Economic dependency, the lifeblood of the empire, is equally unchanged. Today the silver of Potosí is replaced by copper from Chile, soy from Brazil, and oil from Venezuela, but the pattern is the same: raw goods leave, manufactured goods arrive, and wealth flows outward. International lenders, corporate boards, and foreign investors have replaced the royal treasuries of Madrid and Lisbon, but the drain continues.
Beneath all of this lies the most enduring legacy of all: a political culture that sees authority as something bestowed from above rather than built from below. The colonial blueprint taught that power belongs to generals, priests, and landowners, not to citizens. This lesson, repeated over centuries, has become a habit , a reflex that reasserts itself whenever crisis strikes.
Latin America was born in chains, and those chains were not only forged of iron. They were made of habits, hierarchies, and expectations passed from generation to generation. They were cast in the mines of Potosí, hardened on the plantations of Pernambuco, blessed in cathedral aisles, and enforced in the barracks. Until they are broken at their roots, the continent will remain haunted by the empire that gave it birth.
From the first sight of Iberian sails on the horizon, Latin America’s course was set. Spain and Portugal came not to build free nations but to construct engines of extraction, drawing silver from Potosí, sugar from Pernambuco, and tribute from the forced labor of millions. They created a hierarchy where the altar blessed the saber, where power flowed from the crown, where wealth pooled in the hands of a few, and where the many were taught only to serve.
Independence changed the flags but not the framework. The latifundio still dominated the countryside, the army still stood as the final arbiter of politics, and the Church still moved in step with the state. Foreign merchants and financiers simply replaced the royal treasuries, ensuring the flow of wealth outward. The political culture remained centralized and hierarchical, modeled on the viceroyalty rather than the village council.
This legacy was not only institutional but cultural. Centuries of rule from above fostered a reflex to seek authority in patrons, generals, or priests. The exclusion of the majority from governance meant that when constitutions were introduced, they rested on populations denied both the habit and the right of civic participation. Economies built on monoculture and export dependency reinforced the dominance of landowners and merchants, tying prosperity to foreign markets and leaving nations vulnerable to external pressures.

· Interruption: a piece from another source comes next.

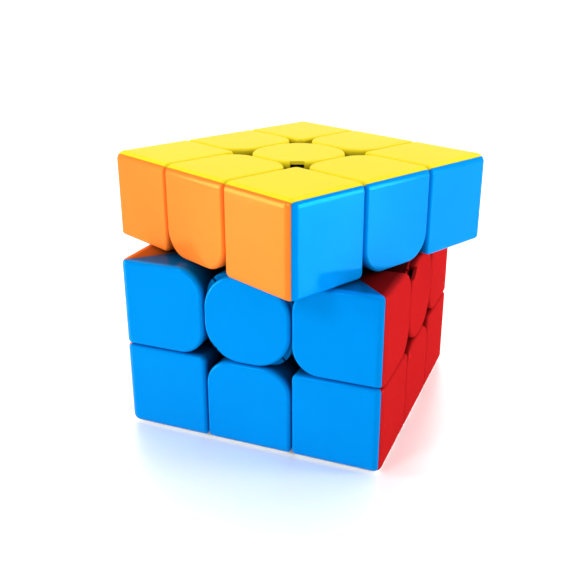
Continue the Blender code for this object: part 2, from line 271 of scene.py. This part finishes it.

The colonial poison still runs in the veins of Latin America because it was built into the very bones of its society. Concentrated land ownership, economic dependency, the fusion of religious and political authority, and the military’s role as guardian of order are not merely remnants of the past; they are the structural pillars of the present. They have survived revolutions, republics, dictatorships, and democratic experiments, changing their outward form while preserving their essence.
Latin America was born in chains, and those chains were forged from law, land, faith, and force. They have endured because they were designed to endure, built not for the flourishing of nations but for the service of the empire. It is in this continuity, unbroken for centuries, that the reason for the region’s enduring condition is found.